Submitted to: Veterinary Parasitology
Publication Type: Peer Reviewed Journal
Publication Acceptance Date: February 21, 2006
Publication Date: June 30, 2006
Citation: Davey, R.B., George, J.E., Miller, R.J. 2006. Comparison of the reporductive biology between acaricide-resistant and acaricide-susceptible Rhipicephalus (Booplilus) microplus (Acari: Ixodidae). Veterinary Parasitology. 139:211-220. Interpretive Summary: In Boophilus ticks, although acaricide resistance is a world-wide problem, there is little information on the impact that resistance has on the reproductive potential of resistant ticks. The reproductive dynamics of an acaricide-susceptible strain of B. microplus was compared to strains resistant to organophosphate (OP), pyrethroid (P), and formamidine (F) acaricides to determine whether the acquisition of resistance to these chemicals caused any measurable reduction in fitness. The reproductive factors associated with the susceptible strain were remarkably similar to what has been reported for other susceptible strains throughout the world. The comparison between the susceptible strain and strains that were resistant to P or F chemicals showed little evidence of a reduction in fitness in either resistant strain. However, the comparison between the susceptible strain and an OP-resistant strain showed that the OP-resistant strain produced 30% fewer eggs per female than the susceptible females. Thus, the results of this study demonstrated that the acquisition of OP resistance dramatically reduced the reproductive potential of the resistant ticks. This reduction in reproductive potential in OP-resistant ticks could potentially be used as a tool in the development of management strategies for mitigating OP-resistance under natural conditions.

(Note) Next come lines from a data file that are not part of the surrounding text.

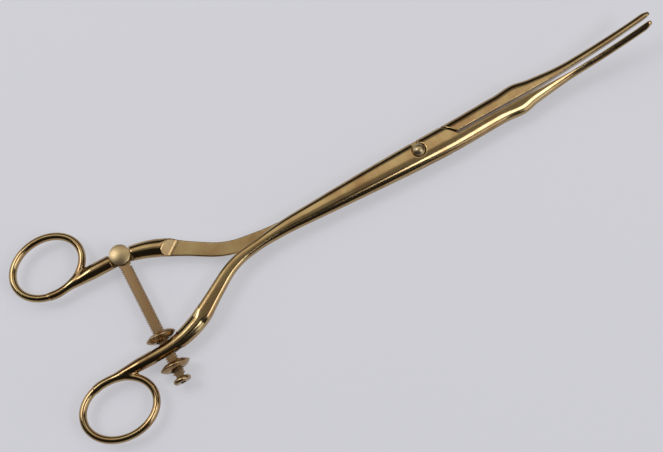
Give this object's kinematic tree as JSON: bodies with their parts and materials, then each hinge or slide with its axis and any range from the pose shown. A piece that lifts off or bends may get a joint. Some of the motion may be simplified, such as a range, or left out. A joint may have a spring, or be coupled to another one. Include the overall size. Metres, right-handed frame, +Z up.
{
  "type": "uterine dilator",
  "caption": "Lever dilator with finger bows, a pivot stud, curved blades that spread when the handles close, and a cross bar whose round nuts set and limit the opening.",
  "frame": {"origin": "on the pivot axis, at the flat foot of the pivot stud", "axes": "+X towards the blades' tips, +Y towards the back arm's handle, +Z up along the pivot, from the foot to the domed head"},
  "size_m": [0.282, 0.091, 0.0206],
  "materials": {
    "arm_metal": "polished, worn, with fine scratches",
    "stud_metal": "polished",
    "bar_metal": "satin, tarnished",
    "nut_metal": "polished, tarnished at the rim"
  },
  "bodies": {
    "back_arm": {"back_bow": "arm_metal", "back_handle": "arm_metal", "back_blade": "arm_metal", "pivot_stud": "stud_metal", "bar_screw": "stud_metal"},
    "front_arm": {"front_bow": "arm_metal", "front_handle": "arm_metal", "front_blade": "arm_metal"},
    "bar": {"cross_bar": "bar_metal", "end_button": "nut_metal"},
    "nut_inside": {"inner_nut": "nut_metal"},
    "nut_outside": {"outer_nut": "nut_metal"}
  },
  "joints": [
    {"name": "handle_pivot", "type": "hinge", "parent": "back_arm", "child": "front_arm", "pos_m": [0, 0, 0.0039], "axis": [0, 0, -1], "range_deg": [-0.9, 12]},
    {"name": "bar_swing", "type": "hinge", "parent": "back_arm", "child": "bar", "pos_m": [-0.1273, 0.0208, 0.0039], "axis": [0, 0, -1], "range_deg": [-0.7, 8.7]},
    {"name": "inner_nut_travel", "type": "slide", "parent": "bar", "child": "nut_inside", "axis": [0.0208, 0.9998, 0], "range_m": [-0.0021, 0.027]},
    {"name": "outer_nut_travel", "type": "slide", "parent": "bar", "child": "nut_outside", "axis": [0.0208, 0.9998, 0], "range_m": [-0.0021, 0.027]}
  ],
  "couplings": [
    {"joint": "bar_swing", "follows": "handle_pivot", "ratio": 0.7128},
    {"joint": "inner_nut_travel", "follows": "handle_pivot", "m_per_rad": 0.12853},
    {"joint": "outer_nut_travel", "follows": "handle_pivot", "m_per_rad": 0.12853}
  ]
}
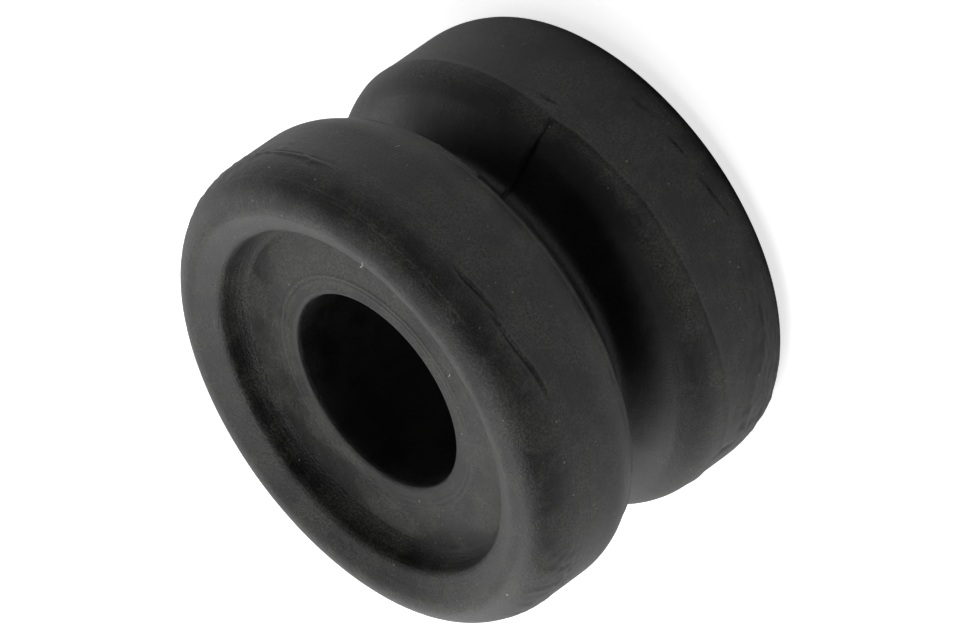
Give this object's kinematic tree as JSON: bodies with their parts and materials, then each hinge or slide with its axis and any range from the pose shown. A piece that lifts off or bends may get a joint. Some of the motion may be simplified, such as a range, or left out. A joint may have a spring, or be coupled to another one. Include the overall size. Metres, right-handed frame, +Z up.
{
  "type": "sway bar link bushing",
  "caption": "Moulded rubber spool bushing for a sway bar link: thick flanges with a V groove between them, a through bore and a recessed, crowned end face.",
  "frame": {"origin": "centre of the lower end of the bush, on its axis, at the level that it stands on", "axes": "+Z up along the bore towards the wider flange; +X along the plane in which the mould's collar was split"},
  "size_m": [0.036, 0.036, 0.0254],
  "materials": {
    "rubber": "matt moulded black rubber with a slight bloom"
  },
  "bodies": {
    "root": {"link_bushing": "rubber"}
  },
  "joints": []
}
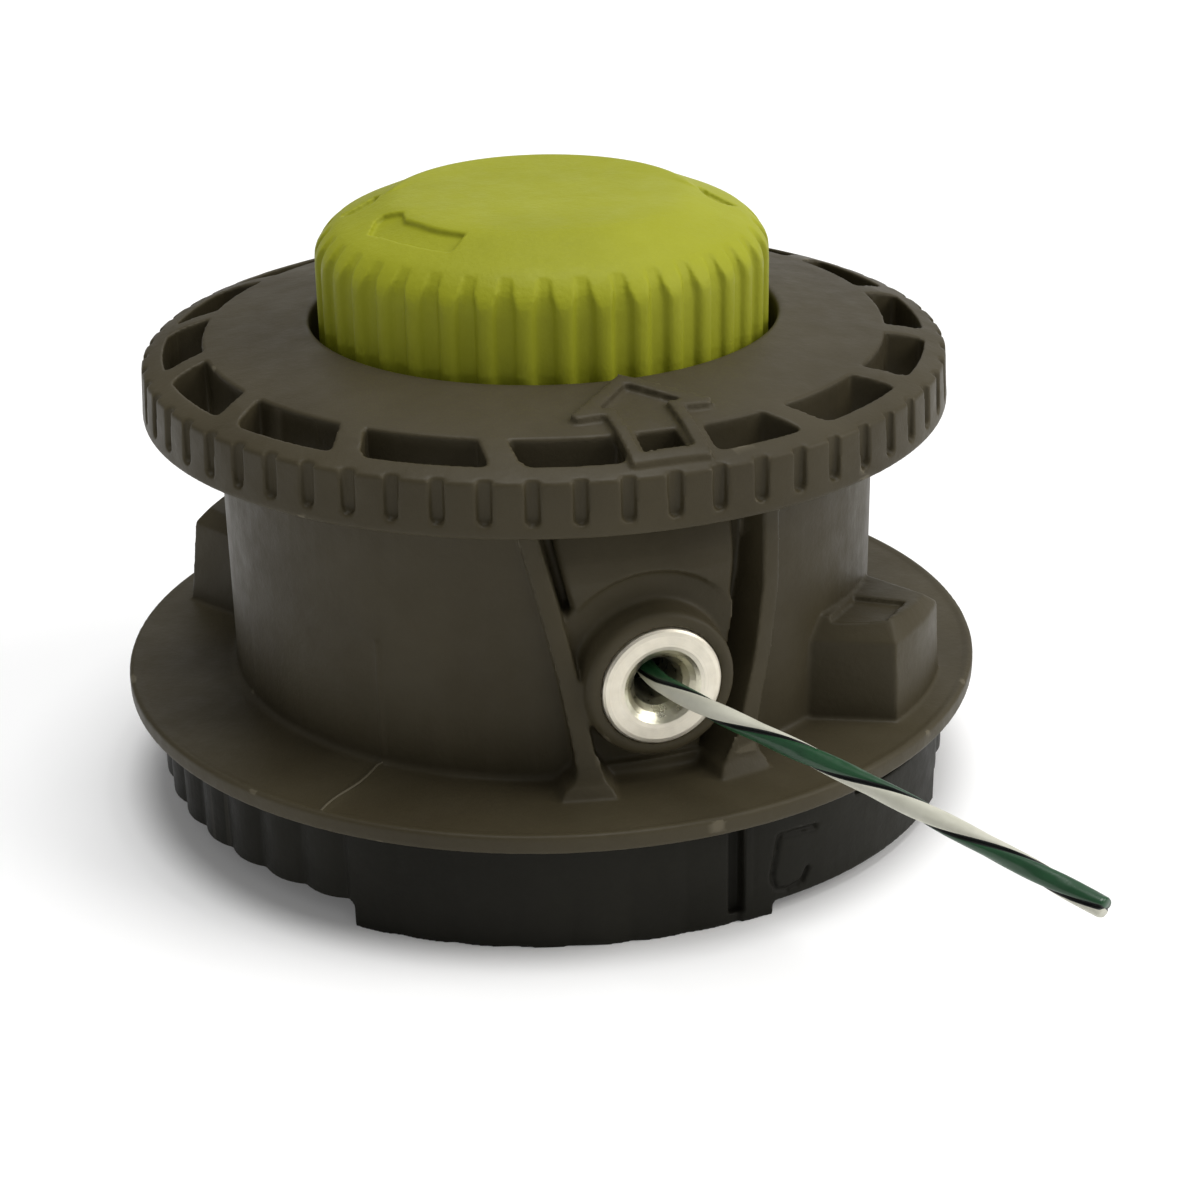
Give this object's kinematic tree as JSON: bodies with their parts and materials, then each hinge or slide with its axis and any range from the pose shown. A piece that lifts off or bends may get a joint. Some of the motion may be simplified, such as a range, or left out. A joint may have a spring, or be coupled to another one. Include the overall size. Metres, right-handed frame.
{
  "type": "bump feed trimmer head",
  "caption": "Bump feed string trimmer head: drum housing with notched flange, ribbed bump knob, line eyelets and a line end, on a scalloped skirt.",
  "frame": {"origin": "on the spin axis, in the plane that the skirt's lower edge rests on", "axes": "+Z along the spin axis from the gearbox side to the bump knob, -Y is the front of the picture, +X to the right"},
  "size_m": [0.115, 0.1503, 0.0797],
  "materials": {
    "black_plastic": "moulded glass filled nylon, fine matte texture",
    "olive_plastic": "moulded nylon, satin, light fibre streaks",
    "green_plastic": "moulded nylon, satin",
    "aluminium_eyelet": "turned, satin",
    "steel_zinc": "zinc plated",
    "spring_steel": "oiled spring wire",
    "cam_plastic": "natural acetal",
    "spool_plastic": "moulded nylon",
    "nylon_line": "drawn nylon, glossy, one pale and one dark strand"
  },
  "bodies": {
    "housing": {"upper_housing": "black_plastic", "arbor_insert": "steel_zinc", "lower_housing": "olive_plastic", "eyelet_front": "aluminium_eyelet", "eyelet_rear": "aluminium_eyelet", "index_cam_ring": "cam_plastic", "index_cam_screws": "steel_zinc", "drive_cam_ring": "cam_plastic", "drive_cam_screws": "steel_zinc", "spring_washer": "steel_zinc", "retaining_ring": "spring_steel", "bump_spring": "spring_steel", "line_front": "nylon_line"},
    "spring_carrier": {"spring_seat": "cam_plastic", "thrust_washer": "cam_plastic"},
    "spool_and_knob": {"spool": "spool_plastic", "knob": "green_plastic", "knob_screws": "steel_zinc", "line_coil_lower": "nylon_line", "line_coil_upper": "nylon_line"}
  },
  "joints": [
    {"name": "bump_slide", "type": "slide", "parent": "housing", "child": "spring_carrier", "axis": [0, 0, -1], "range_m": [0, 0.006], "stiffness_N_per_m": 2000, "springref_m": -0.005, "deforming": ["bump_spring"]},
    {"name": "knob_wind", "type": "hinge", "parent": "spring_carrier", "child": "spool_and_knob", "pos_m": [0, 0, 0.04], "axis": [0, 0, 1], "continuous": true}
  ]
}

Technical Abstract: The reproductive dynamics of an acaricide-susceptible strain (SUS) of Boophilus microplus were compared to strains of ticks resistant to organophosphate (OP), pyrethroid (P), or formamidine (F) acaricides to determine whether the acquisition of resistance caused a reduction in fitness. The SUS strain had a preoviposition period of 3.0 d, an oviposition period of 12.1 d, an egg incubation period of 22.5 d, an average of 3,670 eggs per female, and an average percentage egg hatch of 78.1%, which was similar to other reports around the world. Reproductive dynamics of the P-resistant strain (PYR) and the F-resistant strain (FOR) were similar to those of the SUS strain, thus there was little evidence of a reduction in fitness caused by resistance to P or F acaricides. The OP-resistant strain (OPR) produced a number of statistical differences in reproductive factors in comparison to the SUS strain, although differences in egg incubation period and oviposition period were not great enough to indicate that the OPR strain was biologically less fit than the SUS strain. However, results indicated that the OPR strain was at a selective disadvantage compared to the SUS strain in the production of eggs, which was 30% less than the SUS strain. Thus, the acquisition of OP resistance caused a reduction in fitness associated with the resistant ticks.